##### MATERIAL FOR THIS EXERCISE #####
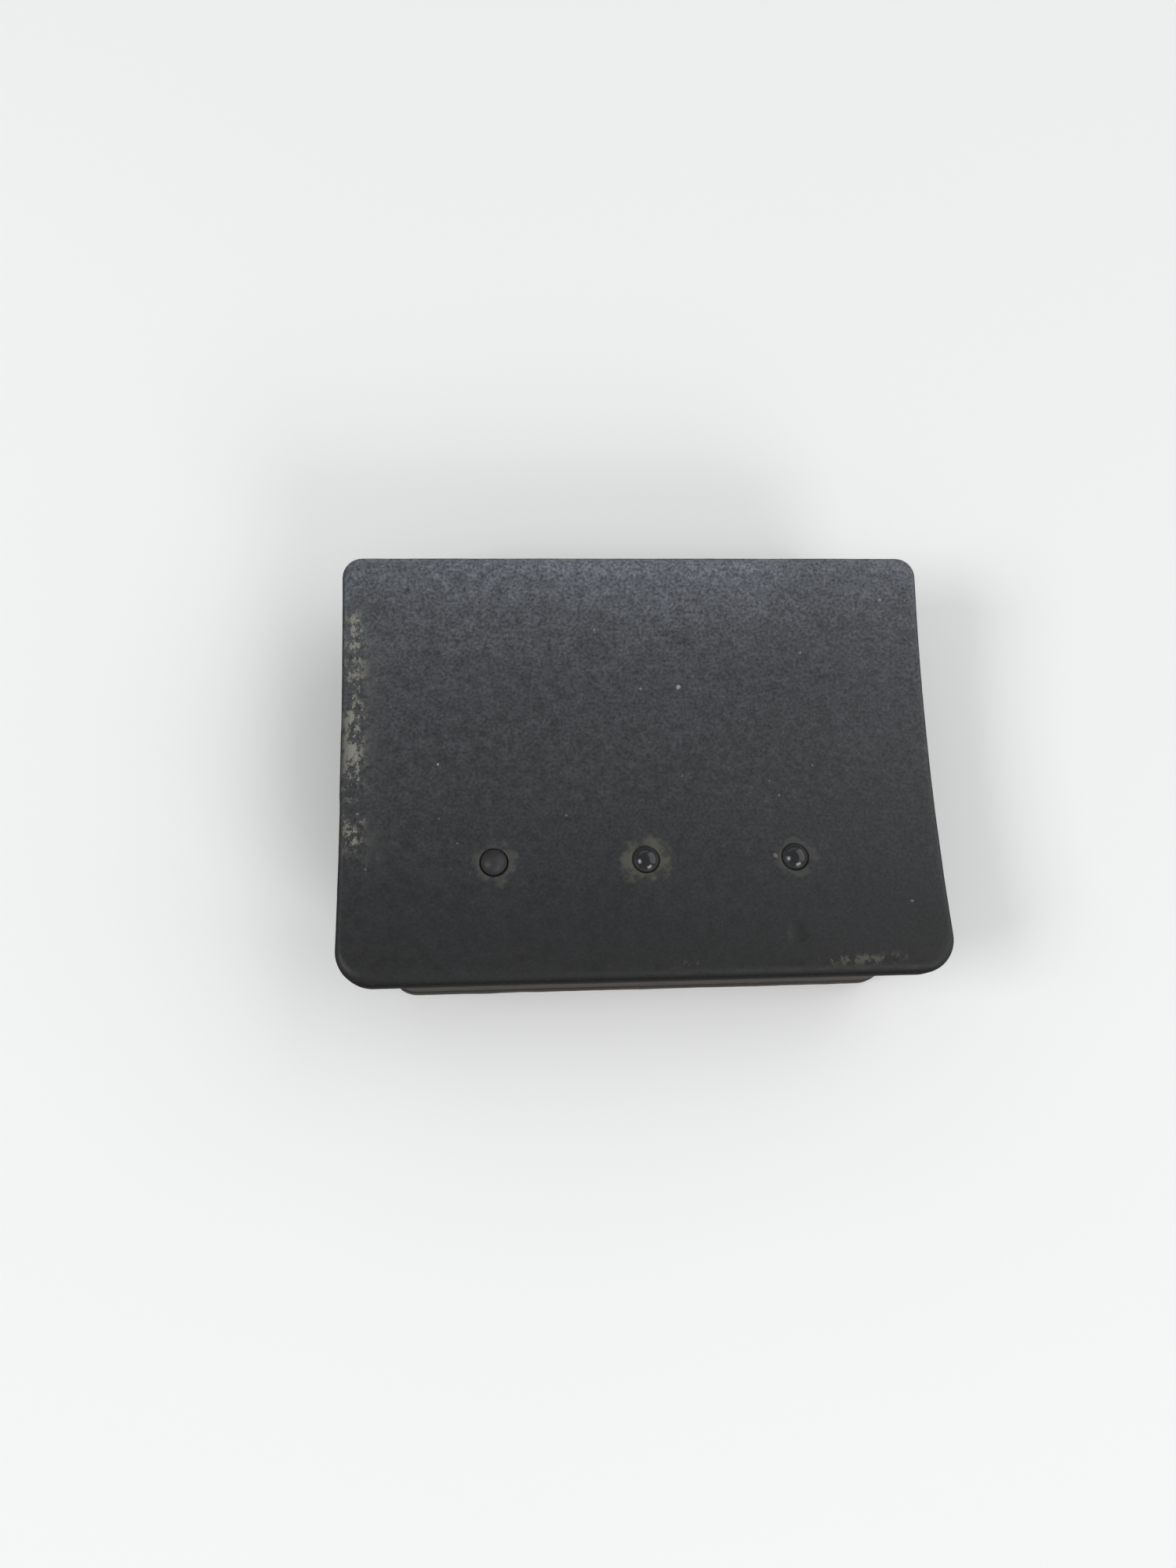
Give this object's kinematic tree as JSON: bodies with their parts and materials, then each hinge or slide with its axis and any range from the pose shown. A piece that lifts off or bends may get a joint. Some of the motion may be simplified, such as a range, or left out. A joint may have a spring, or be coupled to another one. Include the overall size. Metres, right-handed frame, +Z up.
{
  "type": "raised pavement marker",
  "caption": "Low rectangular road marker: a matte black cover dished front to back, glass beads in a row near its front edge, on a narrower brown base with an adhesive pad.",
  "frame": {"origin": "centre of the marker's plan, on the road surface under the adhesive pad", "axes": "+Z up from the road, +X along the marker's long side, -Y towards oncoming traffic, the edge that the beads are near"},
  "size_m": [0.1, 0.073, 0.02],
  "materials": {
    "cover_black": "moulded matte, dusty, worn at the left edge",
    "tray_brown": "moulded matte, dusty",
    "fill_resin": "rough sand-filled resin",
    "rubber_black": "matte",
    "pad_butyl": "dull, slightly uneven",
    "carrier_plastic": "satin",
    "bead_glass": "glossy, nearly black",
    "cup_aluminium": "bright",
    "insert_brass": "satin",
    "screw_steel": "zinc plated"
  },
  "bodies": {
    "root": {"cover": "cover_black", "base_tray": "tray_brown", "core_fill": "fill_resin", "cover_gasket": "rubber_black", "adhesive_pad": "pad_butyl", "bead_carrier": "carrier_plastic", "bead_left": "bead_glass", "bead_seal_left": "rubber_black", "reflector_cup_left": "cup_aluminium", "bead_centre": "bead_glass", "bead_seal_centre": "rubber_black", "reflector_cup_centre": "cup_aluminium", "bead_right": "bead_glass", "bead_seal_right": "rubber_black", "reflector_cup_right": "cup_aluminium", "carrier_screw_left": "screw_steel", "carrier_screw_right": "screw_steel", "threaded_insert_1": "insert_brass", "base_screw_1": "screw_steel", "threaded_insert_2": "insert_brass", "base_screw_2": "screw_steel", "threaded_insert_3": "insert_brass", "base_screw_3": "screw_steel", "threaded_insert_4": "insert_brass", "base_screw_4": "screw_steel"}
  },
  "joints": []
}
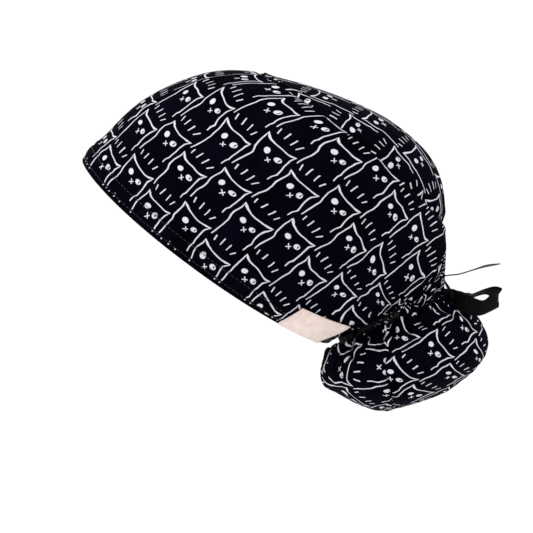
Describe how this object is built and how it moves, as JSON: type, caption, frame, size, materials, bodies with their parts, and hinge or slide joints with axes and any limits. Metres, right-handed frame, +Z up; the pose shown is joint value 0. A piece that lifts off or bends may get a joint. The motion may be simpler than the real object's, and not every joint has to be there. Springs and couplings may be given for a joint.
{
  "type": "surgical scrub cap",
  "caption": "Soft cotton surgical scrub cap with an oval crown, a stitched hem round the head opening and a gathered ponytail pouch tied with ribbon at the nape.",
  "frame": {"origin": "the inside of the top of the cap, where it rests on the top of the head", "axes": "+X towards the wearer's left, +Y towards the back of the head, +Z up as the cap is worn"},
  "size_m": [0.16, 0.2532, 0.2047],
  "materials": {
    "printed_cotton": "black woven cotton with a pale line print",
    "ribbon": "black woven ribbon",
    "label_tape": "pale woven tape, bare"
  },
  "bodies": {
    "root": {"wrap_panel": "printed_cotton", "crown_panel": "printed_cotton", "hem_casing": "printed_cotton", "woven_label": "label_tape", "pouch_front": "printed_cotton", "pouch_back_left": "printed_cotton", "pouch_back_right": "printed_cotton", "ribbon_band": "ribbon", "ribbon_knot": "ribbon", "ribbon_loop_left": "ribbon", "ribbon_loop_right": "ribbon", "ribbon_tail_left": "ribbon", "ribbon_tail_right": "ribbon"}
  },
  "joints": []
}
#####
WRITTEN TASK:
Make an exact copy of all the data.

RESULT:
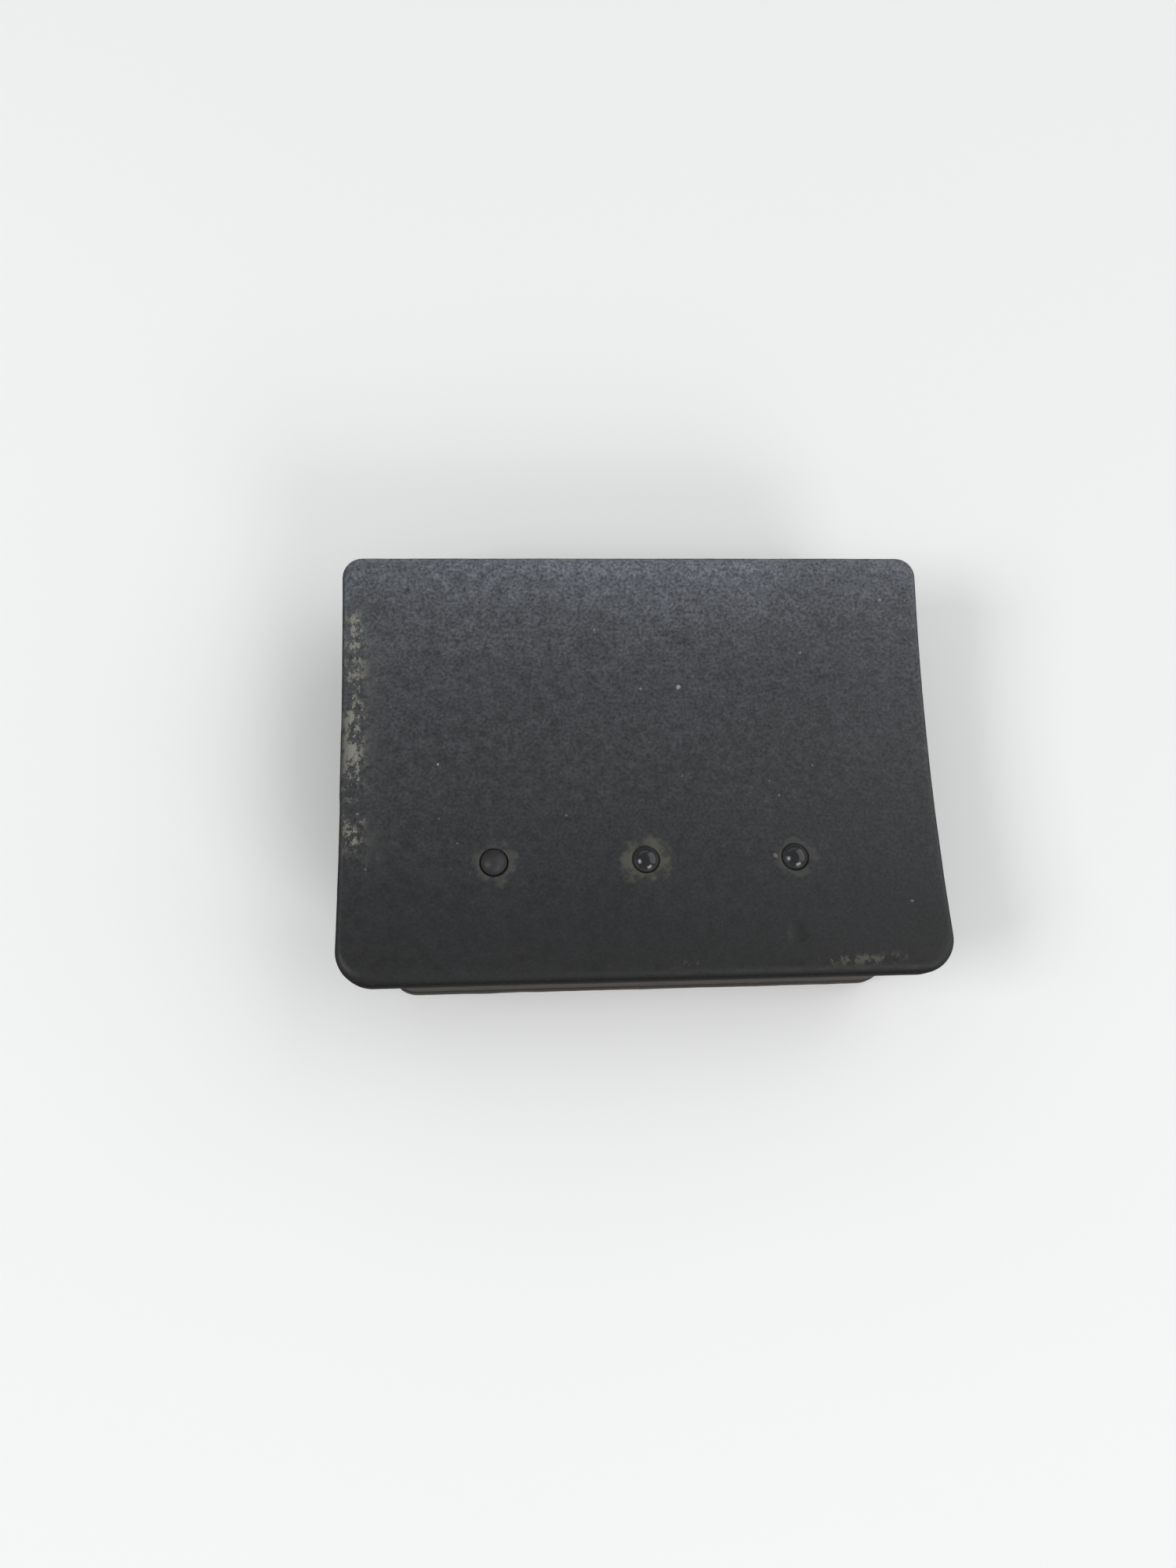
Give this object's kinematic tree as JSON: bodies with their parts and materials, then each hinge or slide with its axis and any range from the pose shown. A piece that lifts off or bends may get a joint. Some of the motion may be simplified, such as a range, or left out. A joint may have a spring, or be coupled to another one. Include the overall size. Metres, right-handed frame, +Z up.
{
  "type": "raised pavement marker",
  "caption": "Low rectangular road marker: a matte black cover dished front to back, glass beads in a row near its front edge, on a narrower brown base with an adhesive pad.",
  "frame": {"origin": "centre of the marker's plan, on the road surface under the adhesive pad", "axes": "+Z up from the road, +X along the marker's long side, -Y towards oncoming traffic, the edge that the beads are near"},
  "size_m": [0.1, 0.073, 0.02],
  "materials": {
    "cover_black": "moulded matte, dusty, worn at the left edge",
    "tray_brown": "moulded matte, dusty",
    "fill_resin": "rough sand-filled resin",
    "rubber_black": "matte",
    "pad_butyl": "dull, slightly uneven",
    "carrier_plastic": "satin",
    "bead_glass": "glossy, nearly black",
    "cup_aluminium": "bright",
    "insert_brass": "satin",
    "screw_steel": "zinc plated"
  },
  "bodies": {
    "root": {"cover": "cover_black", "base_tray": "tray_brown", "core_fill": "fill_resin", "cover_gasket": "rubber_black", "adhesive_pad": "pad_butyl", "bead_carrier": "carrier_plastic", "bead_left": "bead_glass", "bead_seal_left": "rubber_black", "reflector_cup_left": "cup_aluminium", "bead_centre": "bead_glass", "bead_seal_centre": "rubber_black", "reflector_cup_centre": "cup_aluminium", "bead_right": "bead_glass", "bead_seal_right": "rubber_black", "reflector_cup_right": "cup_aluminium", "carrier_screw_left": "screw_steel", "carrier_screw_right": "screw_steel", "threaded_insert_1": "insert_brass", "base_screw_1": "screw_steel", "threaded_insert_2": "insert_brass", "base_screw_2": "screw_steel", "threaded_insert_3": "insert_brass", "base_screw_3": "screw_steel", "threaded_insert_4": "insert_brass", "base_screw_4": "screw_steel"}
  },
  "joints": []
}
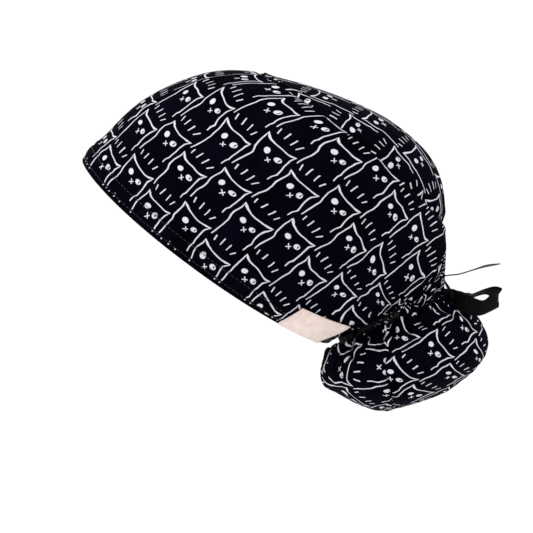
Describe how this object is built and how it moves, as JSON: type, caption, frame, size, materials, bodies with their parts, and hinge or slide joints with axes and any limits. Metres, right-handed frame, +Z up; the pose shown is joint value 0. A piece that lifts off or bends may get a joint. The motion may be simpler than the real object's, and not every joint has to be there. Springs and couplings may be given for a joint.
{
  "type": "surgical scrub cap",
  "caption": "Soft cotton surgical scrub cap with an oval crown, a stitched hem round the head opening and a gathered ponytail pouch tied with ribbon at the nape.",
  "frame": {"origin": "the inside of the top of the cap, where it rests on the top of the head", "axes": "+X towards the wearer's left, +Y towards the back of the head, +Z up as the cap is worn"},
  "size_m": [0.16, 0.2532, 0.2047],
  "materials": {
    "printed_cotton": "black woven cotton with a pale line print",
    "ribbon": "black woven ribbon",
    "label_tape": "pale woven tape, bare"
  },
  "bodies": {
    "root": {"wrap_panel": "printed_cotton", "crown_panel": "printed_cotton", "hem_casing": "printed_cotton", "woven_label": "label_tape", "pouch_front": "printed_cotton", "pouch_back_left": "printed_cotton", "pouch_back_right": "printed_cotton", "ribbon_band": "ribbon", "ribbon_knot": "ribbon", "ribbon_loop_left": "ribbon", "ribbon_loop_right": "ribbon", "ribbon_tail_left": "ribbon", "ribbon_tail_right": "ribbon"}
  },
  "joints": []
}